Ireland from outer space

Cmdr Chris Hadfield talks about his connections to Ireland

The first glimpse you get of Earth after you launch in a space shuttle from the Kennedy Space Centre in Florida is the green of Ireland. It is a wonderful sight when the sun shines through the cloud and you see a green, green jewel, after all the blue of the Atlantic.

Space can be a lonely place, but it was made less lonely for me as I connected with so many Irish people during my last mission before retiring as an astronaut. Looking down from my perch in space, Ireland was just a tiny speck on the western fringes of Europe, yet it managed to have a huge impact as I orbited earth.

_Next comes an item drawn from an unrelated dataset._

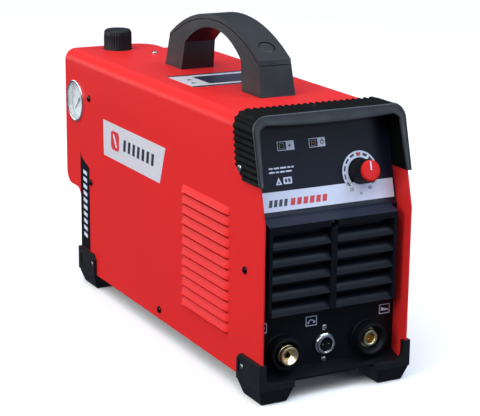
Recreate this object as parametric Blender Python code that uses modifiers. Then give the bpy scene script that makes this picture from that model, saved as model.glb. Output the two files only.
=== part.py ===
"""Plasma cutter unit: folded steel case with a moulded front, ribbed hood and arched handle,
a filter regulator behind the rear panel, and the power, air and control parts inside.

Run with: blender --background --python part.py
Meshes are built in metres, +Z up, with the front facing -Y. The dimensions and the helper
functions use millimetres. A distance called "back" is measured from the cover's front edge.
"""

import math

import bmesh
import bpy
from mathutils import Matrix, Vector

MM = 0.001
GAP = 0.3  # clearance between pieces that touch
REACH = 3.0  # how far a cutter runs past the wall that it cuts

# Case
CASE_WIDTH = 168.0
CASE_TOP = 280.0
CASE_BOTTOM = 18.5
CASE_DEPTH = 458.0  # front edge to the rear edge of the plain sides
GUARD_DEPTH = 501.5  # front edge to the rear edge of the regulator guard
SHEET = 1.5
BEND_RADIUS = 13.6
KINK_HEIGHT = 184.0  # the front edges lean back above this height
FRONT_SLOPE = 0.27  # how far the front leans back per unit of height
GUARD_LOW = 118.0  # lower edge of the guard on the left side

# Feet
FOOT_OUT = 3.8  # how far the feet stand outside the cover's sides
FOOT_LIP = 1.3  # how far they stand in front of its edge
FOOT_WIDTH = 40.2
FOOT_LENGTH = 48.1
FOOT_TOP = 43.7
FOOT_TAPER = 6.5
POST_WIDTH = 8.0
FOOT_BAR_TOP = 22.5

# Hood
HOOD_HALF = 87.0
HOOD_TOP = 286.3
HOOD_LOW = 220.5
HOOD_FRONT = 5.9  # back distance of the rim at the hood's lower edge
HOOD_REAR = 62.0
RIB_PITCH = 7.0
RIB_DEPTH = 1.5
HOOD_SEAT = 1.9  # depth of the side screws' seats
TOP_SEAT_HEIGHT = 282.0  # floor of the top screw's seat

# Front panel
PANEL_BACK = 24.0  # back distance of the socket face
PANEL_WALL = 2.8
PANEL_HALF = 82.1
PANEL_TOP = 276.0
SHELF_HEIGHT = 187.0
GRILLE_BACK = 8.5
GRILLE_HALF = 73.5
GRILLE_LOW = 87.5
GRILLE_TOP = 179.0
GRILLE_ROWS = 5
GRILLE_PITCH = 17.0
SOCKET_HEIGHT = 46.0
SOCKET_SPREAD = 50.0
COLLAR_RADIUS = 17.0
COLLAR_LENGTH = 13.5
COLLAR_BORE = 13.5
PILOT_BORE = 8.8

# Control knob
KNOB_X = 42.6
KNOB_HEIGHT = 217.0
KNOB_RADIUS = 12.6
KNOB_LENGTH = 22.5
KNOB_CAP = 3.0  # thickness of the cap over the skirt
SHAFT_BORE = 4.4

# Indicator lamps
LED_SPOTS = (-43.0, -7.0)
LED_HEIGHT = 249.5
LED_BORE = 1.9

# Side louvres
LOUVRE_FRONT = 71.0
LOUVRE_REAR = 176.0
LOUVRE_LOW = 55.3
LOUVRE_PITCH = 11.2
LOUVRE_HEIGHT = 10.5
LOUVRE_COUNT = 12
LOUVRE_BULGE = 3.4

# Handle
HANDLE_CENTRE = 239.5
HANDLE_HALF_LENGTH = 113.5
HANDLE_KNEE = 105.5
HANDLE_KNEE_HEIGHT = 317.0
HANDLE_APEX = 350.5
HANDLE_INNER_HALF = 72.0
HANDLE_INNER_KNEE = 66.0
HANDLE_INNER_HEIGHT = 312.0
HANDLE_INNER_APEX = 336.5
HANDLE_HALF_WIDTH = 20.3
HANDLE_TOP_HALF_WIDTH = 17.0
CAP_THICKNESS = 5.5

# Rear panel and the parts on it
REAR_BACK = 440.0
REGULATOR_X = -27.0
REGULATOR_BACK = 473.0
REGULATOR_HALF = 18.0
PORT_HEIGHT = 227.0  # height of the regulator's inlet and outlet
GAUGE_BACK = 470.0
GAUGE_HEIGHT = 221.5
GAUGE_RADIUS = 25.0
BOWL_RADIUS = 17.0
REGULATOR_KNOB_RADIUS = 16.8
REGULATOR_KNOB_TOP = 304.0
FAN_X = 20.0
FAN_HEIGHT = 85.0
FAN_HALF = 46.0
SWITCH_X = 45.0
SWITCH_HEIGHT = 235.0
GLAND_HEIGHT = 176.0

SIDE_SCREWS = ((428.0, 231.4), (425.0, 130.4), (234.6, 29.5), (37.3, 130.6))
HOOD_SCREW = (47.5, 231.0)
HOOD_TOP_SCREW_BACK = 54.0
COVER_TOP_SCREW_BACK = 426.0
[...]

Everyone knows someone from Ireland. I grew up with an Irish boy in my native Canada, Seán Kennedy, one of my best friends. While I don’t have my roots in Ireland, I have a strong connection, as our daughter Kristin is studying in Trinity College Dublin. On visits, we hiked in the hills, saw historic towers and drove through pretty villages. I drank my favourite beer, Guinness, in Irish bars. And I was amazed to see palm trees growing in parks in Dublin.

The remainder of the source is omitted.